Au moment d’écrire ses lignes, la FFT était toujours à envisager ses options dans ce nouveau dossier. La Fédération pourrait être tentée d’envoyer ses avocats pour faire contrepoids à la présence du procureur général des TNO. Le président de la FFT semble d’ailleurs favorable à cette idée. « C’est important que la Fédération occupe le terrain. Autrement, le GTNO peut avancer tout argument sans avoir personne qui rajuste le pendule ».
M. Denault a précisé que le dossier sera présenté aux membres du conseil d’administration de la FFT lors de sa réunion qui était prévue pour le 27 février et qu’une décision sera prise ensuite.

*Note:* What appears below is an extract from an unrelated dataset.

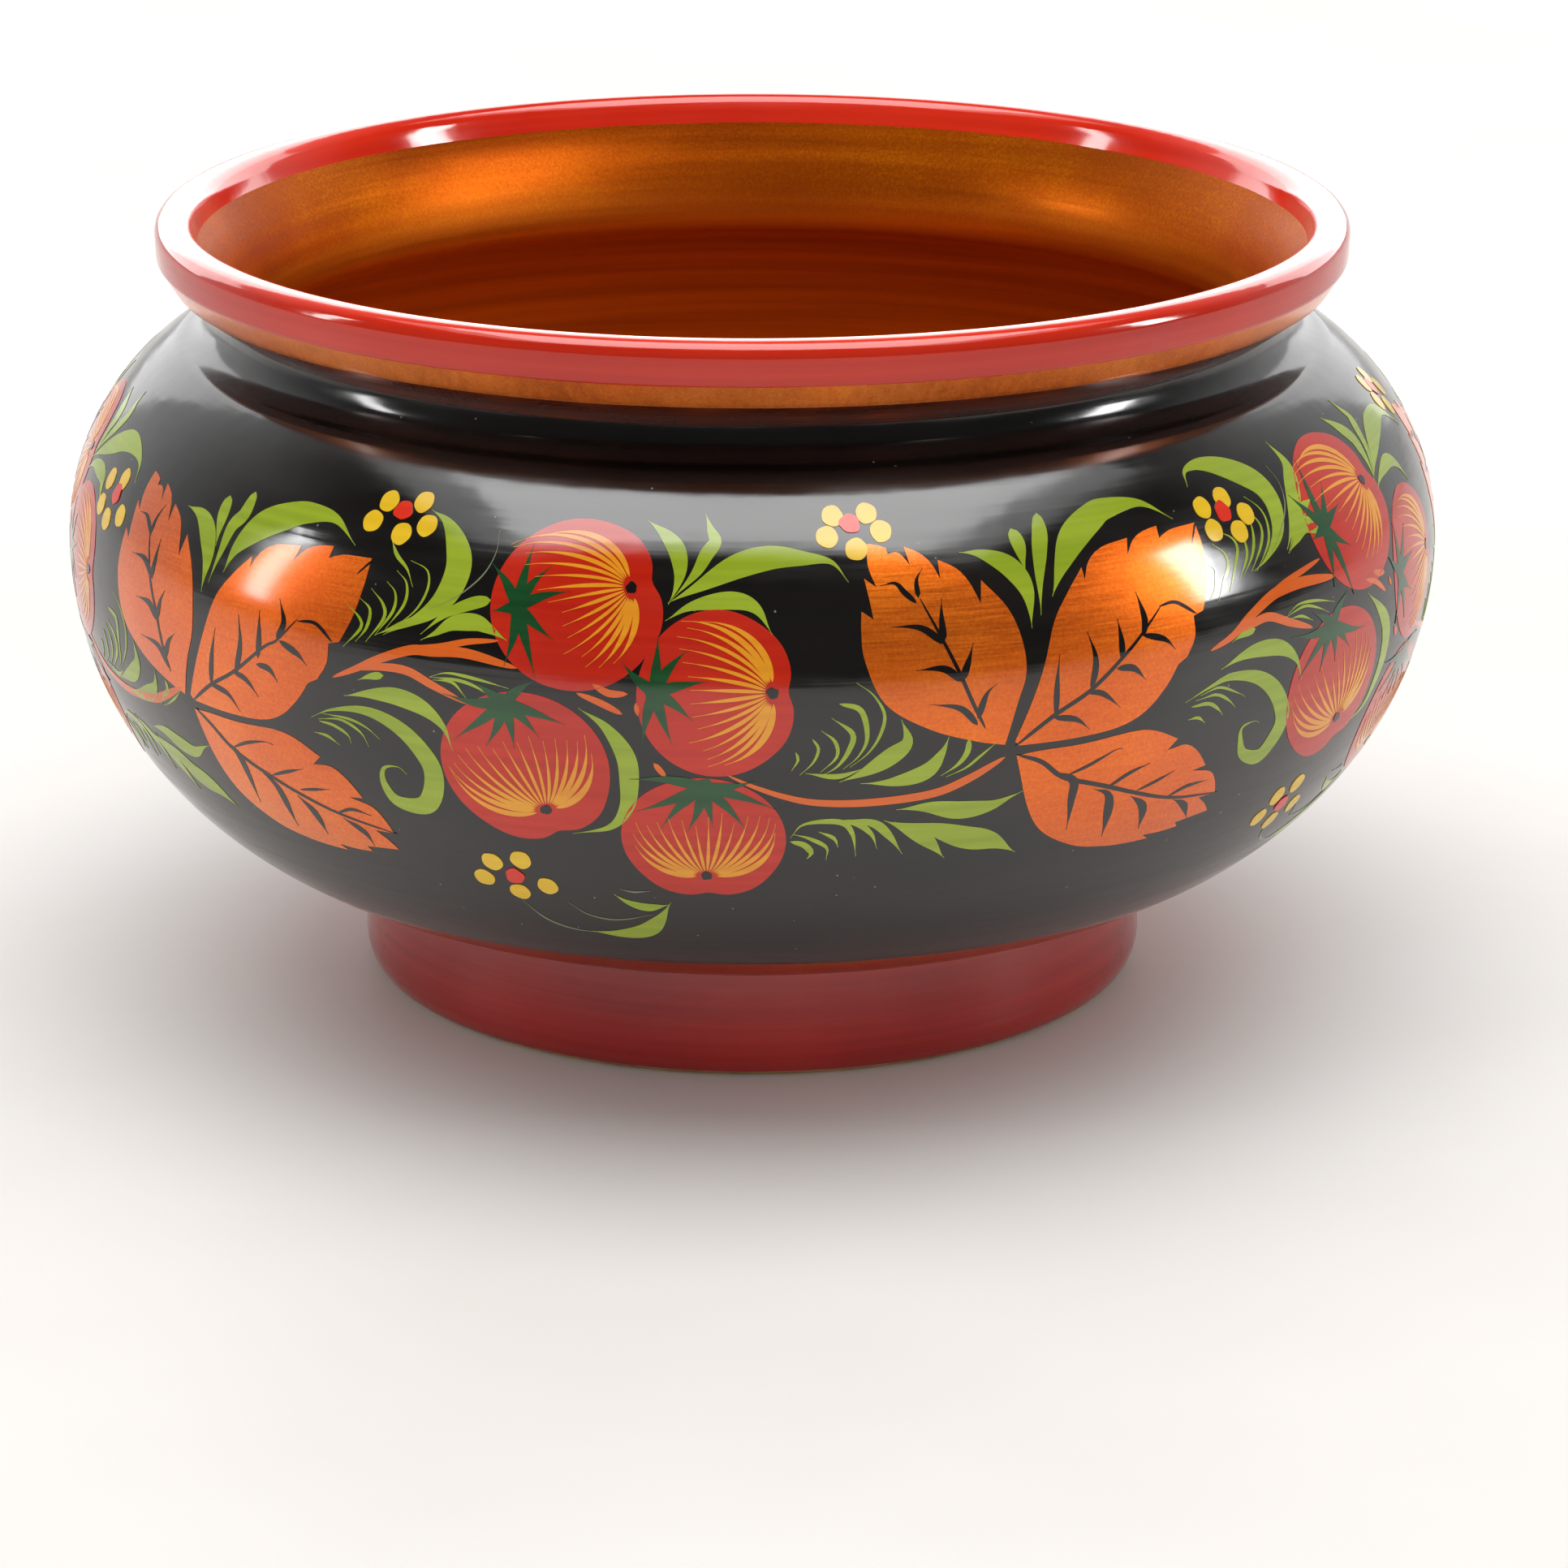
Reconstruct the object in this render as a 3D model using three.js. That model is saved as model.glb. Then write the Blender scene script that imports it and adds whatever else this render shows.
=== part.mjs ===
// Khokhloma painted bowl: a round-bellied bowl turned from lime wood, in millimetres, +Z up.
// The bowl stands on Z = 0 with its axis on Z. Three turned pieces of wood are glued together: the
// body, a rim ring that laps over the neck, and a foot that takes a spigot of the body. Coats of
// primer, tin, enamel and lacquer cover them, each coat a thin turned solid that lies on the wood.
import * as THREE from "three";

// Driving dimensions
const SEGMENTS = 40; // flats around every turned piece
const COAT = 0.4; // thickness of primer, paint and lacquer together
const GLUE = 0.01; // gap left at every glued or painted face

// Belly: two quarter ellipses that meet at the widest ring
const BELLY_RADIUS = 90;
const BELLY_HEIGHT = 59.5;
const LOWER_CENTRE = 43;
const LOWER_DEPTH = 45.5;
const SHOULDER_CENTRE = 60;
const SHOULDER_RISE = 30.5;
const FOOT_JOINT_ANGLE = -79.5; // where the foot meets the underside
const GOLD_LINE_ANGLE = -55; // where the gold of the underside gives way to black
const CREASE_ANGLE = 60.5; // where the shoulder breaks into the neck

// Neck: a hollow moulding under the rim
const NECK_RADIUS = 70.2;
const NECK_TOP = 90.3;
const COVE_CENTRE = 74.6;
const COVE_HEIGHT = 4.2;
const COVE_START = 262;

// Rim: a thick lip with a tapered gold band and an undercut
const RIM_RADIUS = 77.5;
const RIM_TOP = 102.1;
const RIM_WALL_TOP = 100.2;
const RIM_ROUND = 2.1;
const RED_LINE = [77.4, 97.1];
const GOLD_EDGE = [75.6, 94.1];
const LIP_INNER = 72.6;
const LIP_ROUND = 2.2;
const LAP_ANGLE = 23.5; // height of the glued lap, as an angle on the throat's curve

// Inside: throat, a rounded ridge at the neck, and a hollow that follows the belly
const THROAT_CENTRE = 83.4;
const THROAT_BOTTOM = 86.4;
const THROAT_DEPTH = 16.9;
const THROAT_RISE = 16.1;
const THROAT_RED_ANGLE = 48;
const RIDGE_CENTRE = 69.6;
const RIDGE_ROUND = 3.1;
const RIDGE_START = 250;
const WALL = 5; // thickness of the finished wall at the belly
const FLOOR = 20;
const HOLLOW_TOP_ANGLE = 70;

// Foot: a shallow block with an upright wall, hollowed below
const FOOT_RADIUS = 52.2;
const FOOT_WAIST = 51.6;
const FOOT_BULGE = 4; // height of the widest ring of the foot
const FOOT_ROUND = 2.6;
const FOOT_REST_INNER = 42;
const RECESS_RADIUS = 40;
const RECESS_DEPTH = 2.5;
const SPIGOT_RADIUS = 30;
const SPIGOT_BOTTOM = 9;
const ENAMEL_BOTTOM_ANGLE = -50; // the enamel of the foot stops short of the table

// Straight steps that stand for each curve of a profile
const STEPS = {
  footTop: 2,
  underside: 3,
  belly: 6,
  shoulder: 7,
  cove: 4,
  hollow: 8,
  underShoulder: 5,
  ridge: 3,
  lap: 2,
  throat: 2,
  lipOutside: 4,
  lipInside: 2,
  footWall: 3,
};

// Points [radius, height] along an elliptical arc; angles in degrees, 0 pointing outwards, 90 up
function arc(centreRadius, centreHeight, across, up, from, to, steps) {
  const points = [];
  for (let i = 0; i <= steps; i++) {
    const angle = THREE.MathUtils.degToRad(from + ((to - from) * i) / steps);
    points.push([centreRadius + across * Math.cos(angle), centreHeight + up * Math.sin(angle)]);
  }
  return points;
}

// Each curve below is traced at three depths: the finished face, the back of the coat, and the wood.
const FACE = 0;
const BACK = COAT;
const WOOD = COAT + GLUE;

function lowerBelly(depth, from, to, steps) {
  const across = BELLY_RADIUS - LOWER_CENTRE - depth;
  return arc(LOWER_CENTRE, BELLY_HEIGHT, across, LOWER_DEPTH - depth, from, to, steps);
}

function shoulder(depth) {
  const across = BELLY_RADIUS - SHOULDER_CENTRE - depth;
  const up = SHOULDER_RISE - depth;
  return arc(SHOULDER_CENTRE, BELLY_HEIGHT, across, up, 0, CREASE_ANGLE, STEPS.shoulder);
}

function cove(depth) {
  const across = COVE_CENTRE - NECK_RADIUS + depth;
  return arc(COVE_CENTRE, NECK_TOP, across, COVE_HEIGHT + depth, COVE_START, 180, STEPS.cove);
}

// The inside from the middle of the floor to the underside of the shoulder
function hollow(depth) {
  const across = BELLY_RADIUS - WALL - LOWER_CENTRE + depth;
  const up = BELLY_HEIGHT - FLOOR + depth;
  return arc(LOWER_CENTRE, BELLY_HEIGHT, across, up, -90, 0, STEPS.hollow);
}

function underShoulder(depth) {
  const across = BELLY_RADIUS - WALL - SHOULDER_CENTRE + depth;
  const up = SHOULDER_RISE - WALL + depth;
  return arc(SHOULDER_CENTRE, BELLY_HEIGHT, across, up, 0, HOLLOW_TOP_ANGLE, STEPS.underShoulder);
}

// The rounded edge where the hollow turns up into the throat
function ridge(depth) {
  const radius = RIDGE_ROUND - depth;
  return arc(RIDGE_CENTRE, THROAT_BOTTOM, radius, radius, RIDGE_START, 180, STEPS.ridge);
}

function inside(depth) {
  return [...hollow(depth), ...underShoulder(depth).slice(1), ...ridge(depth).slice(1)];
}

function throat(depth, from, to, steps) {
  const across = THROAT_DEPTH - depth;
  return arc(THROAT_CENTRE, THROAT_BOTTOM, -across, THROAT_RISE - depth, from, to, steps);
}

// The lip from the red line on its outside, over the top, to the red line inside the throat
function lip(depth) {
  const across = RIM_ROUND - depth;
  const up = RIM_TOP - RIM_WALL_TOP - depth;
  const inner = LIP_ROUND - depth;
  return [
    [RED_LINE[0] - depth, RED_LINE[1]],
    ...arc(RIM_RADIUS - RIM_ROUND, RIM_WALL_TOP, across, up, 0, 90, STEPS.lipOutside),
    ...arc(LIP_INNER + LIP_ROUND, RIM_TOP - LIP_ROUND, inner, inner, 90, 180, STEPS.lipInside),
    throat(depth, THROAT_RED_ANGLE, THROAT_RED_ANGLE, 1)[0],
  ];
}

function footWall(depth) {
  const across = FOOT_ROUND - depth;
  const up = FOOT_BULGE - depth;
  const jointAngle = THREE.MathUtils.degToRad(FOOT_JOINT_ANGLE);
  return [
    ...arc(FOOT_RADIUS - FOOT_ROUND, FOOT_BULGE, across, up, ENAMEL_BOTTOM_ANGLE, 0, STEPS.footWall),
    [FOOT_WAIST - depth, BELLY_HEIGHT + LOWER_DEPTH * Math.sin(jointAngle)],
  ];
}

function footTop(depth) {
  return lowerBelly(depth, -90, FOOT_JOINT_ANGLE, STEPS.footTop);
}

function underside(depth) {
  return lowerBelly(depth, FOOT_JOINT_ANGLE, GOLD_LINE_ANGLE, STEPS.underside);
}

function belly(depth) {
  const lower = lowerBelly(depth, GOLD_LINE_ANGLE, 0, STEPS.belly);
  return [...lower, ...shoulder(depth).slice(1), ...cove(depth)];
}

function lap(depth) {
  return throat(depth, 0, LAP_ANGLE, STEPS.lap);
}

function throatAboveLap(depth) {
  return throat(depth, LAP_ANGLE, THROAT_RED_ANGLE, STEPS.throat);
}

function reversed(points) {
  return [...points].reverse();
}

// A coat is a strip between its finished face and its back, which lies on the wood.
function strip(face, back) {
  return [...face, ...reversed(back)];
}

function goldEdge(depth) {
  return [GOLD_EDGE[0] - depth, GOLD_EDGE[1] + depth / 2];
}

function neckEdge(depth) {
  return [NECK_RADIUS - BACK, NECK_TOP + depth];
}

const lapHeight = throatAboveLap(WOOD)[0][1];

function bodyProfile() {
  return [
    [0, SPIGOT_BOTTOM],
    [SPIGOT_RADIUS, SPIGOT_BOTTOM],
    [SPIGOT_RADIUS, footTop(WOOD)[0][1]],
    ...footTop(WOOD),
    ...underside(WOOD).slice(1),
    ...belly(WOOD).slice(1),
    [NECK_RADIUS - WOOD, lapHeight],
    ...reversed(lap(WOOD)),
    ...reversed(inside(WOOD)).slice(1),
    [0, inside(WOOD)[0][1]],
  ];
}

function rimProfile() {
  return [
    neckEdge(WOOD),
    goldEdge(WOOD),
    ...lip(WOOD),
    ...reversed(throatAboveLap(WOOD)).slice(1, -1),
    [throatAboveLap(WOOD)[0][0], lapHeight + GLUE],
    [NECK_RADIUS - BACK, lapHeight + GLUE],
  ];
}

function footProfile() {
  const wall = footWall(WOOD);
  return [
    [0, RECESS_DEPTH],
    [RECESS_RADIUS, RECESS_DEPTH],
    [FOOT_REST_INNER, 0],
    [FOOT_RADIUS - FOOT_ROUND, 0],
    ...wall,
    ...reversed(footTop(BACK)).slice(1),
    [SPIGOT_RADIUS + GLUE, footTop(BACK)[0][1]],
    [SPIGOT_RADIUS + GLUE, SPIGOT_BOTTOM - GLUE],
    [0, SPIGOT_BOTTOM - GLUE],
  ];
}

function gildingProfile() {
  const face = [...inside(FACE), ...lap(FACE).slice(1), ...throatAboveLap(FACE).slice(1)];
  const back = [...inside(BACK), ...lap(BACK).slice(1), ...throatAboveLap(BACK).slice(1)];
  return [[0, back[0][1]], ...back, ...reversed(face), [0, face[0][1]]];
}

// Materials: name, colour, roughness, metalness
const FINISHES = {
  wood: [0xc89b66, 0.6, 0],
  gilding: [0xb5690f, 0.35, 0.6],
  black: [0x141311, 0.15, 0],
  red: [0xc42a1c, 0.15, 0],
  goldBand: [0xc8691f, 0.3, 0.4],
  undercut: [0x5a2410, 0.3, 0.2],
  footRed: [0x8f1f18, 0.2, 0],
};

function turned(name, profile, finish) {
  const [color, roughness, metalness] = FINISHES[finish];
  const outline = profile.map(([radius, height]) => new THREE.Vector2(radius, height));
  const onAxis = outline[0].x === 0;
  if (!onAxis) outline.push(outline[0].clone());
  const geometry = new THREE.LatheGeometry(outline, SEGMENTS);
  geometry.rotateX(Math.PI / 2);
  const mesh = new THREE.Mesh(geometry, new THREE.MeshStandardMaterial({ color, roughness, metalness }));
  mesh.name = name;
  return mesh;
}

const neckFace = [NECK_RADIUS, NECK_TOP];
const bowl = new THREE.Group();
bowl.add(
  turned("bowl_body", bodyProfile(), "wood"),
  turned("rim_ring", rimProfile(), "wood"),
  turned("foot_block", footProfile(), "wood"),
  turned("interior_gilding", gildingProfile(), "gilding"),
  turned("black_ground_coat", strip(belly(FACE), belly(BACK)), "black"),
  turned("underside_gold_band", strip(underside(FACE), underside(BACK)), "goldBand"),
  turned("rim_red_enamel", strip(lip(FACE), lip(BACK)), "red"),
  turned("rim_gold_band", strip([GOLD_EDGE, RED_LINE], [goldEdge(BACK), lip(BACK)[0]]), "goldBand"),
  turned("rim_undercut_band", strip([neckFace, GOLD_EDGE], [neckEdge(BACK), goldEdge(BACK)]), "undercut"),
  turned("foot_red_enamel", strip(footWall(FACE), footWall(BACK)), "footRed"),
);

export default bowl;
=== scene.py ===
"""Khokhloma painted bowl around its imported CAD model: Blender 4.5, metres, +Z up.

Sizes are written in millimetres and turned into metres where meshes are made. The wood and its coats
are turned sections. The painted ornament is thin paint films laid on the black ground: each film is
drawn on a chart of the belly and then wrapped round it. A chart point is (degrees round from the front
towards +X, millimetres down the surface from the crease below the neck).
"""

import math
import random

import bpy
import numpy as np
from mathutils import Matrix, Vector
from mathutils.geometry import delaunay_2d_cdt


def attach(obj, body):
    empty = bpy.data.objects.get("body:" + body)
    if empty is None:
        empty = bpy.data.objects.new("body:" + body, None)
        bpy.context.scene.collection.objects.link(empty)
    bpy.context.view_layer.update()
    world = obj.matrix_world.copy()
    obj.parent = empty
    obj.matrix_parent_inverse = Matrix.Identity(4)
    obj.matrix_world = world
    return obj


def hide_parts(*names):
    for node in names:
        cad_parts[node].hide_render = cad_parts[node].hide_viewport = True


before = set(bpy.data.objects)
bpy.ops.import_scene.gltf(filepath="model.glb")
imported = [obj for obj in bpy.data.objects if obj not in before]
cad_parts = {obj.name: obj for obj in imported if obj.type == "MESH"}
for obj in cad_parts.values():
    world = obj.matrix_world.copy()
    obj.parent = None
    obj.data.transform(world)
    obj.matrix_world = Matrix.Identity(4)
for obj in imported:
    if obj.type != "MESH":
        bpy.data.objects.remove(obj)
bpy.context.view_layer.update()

MM = 0.001
SEGMENTS = 288  # faces round each turned piece
SECTION_STEP = 1.1  # mm between points along a turned section
SHARP_ANGLE = 32  # degrees at an edge of a turned piece from which it isn't shaded smooth

# ---- sizes, as in the CAD part
COAT = 0.4
GLUE = 0.01
WOOD = COAT + GLUE
BELLY_RADIUS = 90
BELLY_HEIGHT = 59.5
LOWER_CENTRE = 43
LOWER_DEPTH = 45.5
SHOULDER_CENTRE = 60
SHOULDER_RISE = 30.5
FOOT_JOINT_ANGLE = -79.5
GOLD_LINE_ANGLE = -55
CREASE_ANGLE = 60.5
NECK_RADIUS = 70.2
NECK_TOP = 90.3
COVE_CENTRE = 74.6
COVE_HEIGHT = 4.2
COVE_START = 262
RIM_RADIUS = 77.5
RIM_TOP = 102.1
RIM_WALL_TOP = 100.2
RIM_ROUND = 2.1
RED_LINE = (77.4, 97.1)
GOLD_EDGE = (75.6, 94.1)
LIP_INNER = 72.6
LIP_ROUND = 2.2
LAP_ANGLE = 23.5
THROAT_CENTRE = 83.4
THROAT_BOTTOM = 86.4
THROAT_DEPTH = 16.9
THROAT_RISE = 16.1
THROAT_RED_ANGLE = 48
RIDGE_CENTRE = 69.6
RIDGE_ROUND = 3.1
RIDGE_START = 250
WALL = 5
FLOOR = 20
HOLLOW_TOP_ANGLE = 70
FOOT_RADIUS = 52.2
FOOT_WAIST = 51.6
FOOT_BULGE = 4
FOOT_ROUND = 2.6
FOOT_REST_INNER = 42
RECESS_RADIUS = 40
RECESS_DEPTH = 2.5
SPIGOT_RADIUS = 30
SPIGOT_BOTTOM = 9
ENAMEL_BOTTOM_ANGLE = -50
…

Un facteur non négligeable à considérer pour la Fédération est son admissibilité au Programme de contestation judiciaire si elle participe à la cause de CALDECH. « Nous sommes inquiets que nous ne soyons pas couverts parce que, techniquement, c’est une autre cause », a affirmé Léo-Paul Provencher, directeur général de la FFT.
Me Roger Lepage, qui a représenté la Fédération dans son recours contre le GTNO pour non-respect de sa loi sur les langues officielles, est d’ailleurs à se pencher sur la question. Est-ce que la FFT sera prête à envoyer ses avocats même dans un scénario où elle ne serait pas admissible au Programme de contestation judiciaire? « C’est une décision du CA. Est-ce qu’il va y avoir d’autres sources de financement possible? Ce sont toutes des choses à regarder et à analyser », a indiqué Fernand Denault. Me Pascale Giguère, qui a plaidé en faveur de la FFT par le passé au nom du Commissariat aux langues officielles, sera des audiences de mai prochain dans le dossier CALDECH, mais prévient qu’elle ne sera pas d’un grand aide pour la Fédération cette fois-ci.
« Nous allons quand même être là, mais on ne représentera pas, c’est sûr, les intérêts de la FFT. Alors, si la FFT veut faire valoir ses intérêts, elle n’a pas d’autres moyens que d’être là. […] Je peux certainement comprendre que la FFT veule équilibrer le débat », a-t-elle souligné.